# Wago 750-881 VoIP Nachricht



## Holli1986 (18 Oktober 2012)

Hallo

Kennt jemand von euch eine Möglichkeit mit einer Wago 750-881 CPU ein VoIP Gespräch abzusetzen? Hintergrund ist, dass bei Temperaturüberschreitungen von Kühlräumen ein Alarmanruf ausgelöst werden soll, der dann per Ziffenfolge quittiert werden muss.

SMS oder E-Mail auf ein Handy ist in diesem Fall nicht ausreichend, da hier nicht direkt kontrolliert werden kann ob die Nachricht auf der Empfängerseite auch wirklich gelesen wurde.
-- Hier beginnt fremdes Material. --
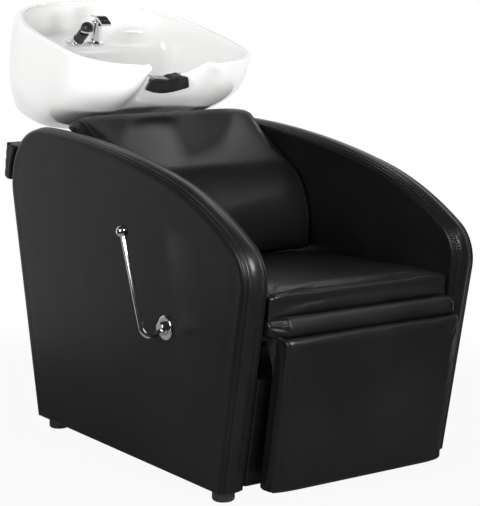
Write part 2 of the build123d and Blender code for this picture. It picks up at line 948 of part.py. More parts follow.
def make_lever():
    """The escutcheon, hub, bent rod and ball of the lever on the left panel."""
    face_x = -half_width
    plate = across(escutcheon_radius, face_x, face_x - escutcheon_height, lever_y, lever_z)
    plate = fillet(plate.edges().sort_by(Axis.X)[0], escutcheon_round)
    plate -= across(
        hub_radius + hub_gap, face_x + cut_overrun, face_x - escutcheon_height - cut_overrun, lever_y, lever_z
    )
    save("lever_escutcheon", plate)
    hub_start = face_x - hub_gap
    hub_end = hub_start - hub_reach
    hub = across(hub_radius, hub_start, hub_end, lever_y, lever_z)
    hub = fillet(hub.edges().sort_by(Axis.X)[0], escutcheon_round)
    hub -= across(shaft_radius, face_x, face_x - escutcheon_height - hub_gap, lever_y, lever_z)
    knee = Vector(-half_width - rod_knee_reach, lever_y - rod_knee_forward, lever_z - rod_knee_drop)
    ball_centre = Vector(-half_width - ball_reach, lever_y + ball_back, lever_z + ball_rise)
    start = Vector(face_x - escutcheon_height - hub_gap, lever_y, lever_z)
    path = FilletPolyline(start, knee, ball_centre, radius=rod_knee_radius)
    section = Plane(origin=path @ 0, z_dir=path % 0) * Circle(rod_radius)
    rod = sweep(section, path=path)
    rod -= across(shaft_radius, face_x, face_x - escutcheon_height - hub_gap, lever_y, lever_z)
    save("lever_rod", rod)
    save("lever_hub", hub - rod)
    save("lever_ball", Pos(*ball_centre) * Sphere(ball_radius) - rod)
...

Alternativ kann ich natürlich auch ein Wahlgerät von Auerswald nehmen.


----------



## gravieren (18 Oktober 2012)

Hi

E-Mail mit Empfangsbestätigung.


Gruß Karl


----------



## Holli1986 (18 Oktober 2012)

Ein klingendes Telefon macht schon mehr Aufmerksamkeit!

Das wichtigste ist ja noch nicht mal das quittieren, sondern das es auch möglichst schnell jemand mitbekommt.


----------



## Blockmove (18 Oktober 2012)

Holli1986 schrieb:


> SMS oder E-Mail auf ein Handy ist in diesem Fall nicht ausreichend, da hier nicht direkt kontrolliert werden kann ob die Nachricht auf der Empfängerseite auch wirklich gelesen wurde.



Bei den meisten Alarmmodems für SMS gibt es eine Quittierfunktion. Du musst innerhalb einer bestimmten Zeit auf die SMS mit einer definierbaren Antwort-SMS quittieren.
Schau mal z.B. bei Tixi.com.

Gruß
Dieter


----------



## johannsen (25 November 2012)

Hallo
Habe ein Tixi HG21
Gruß Jan


----------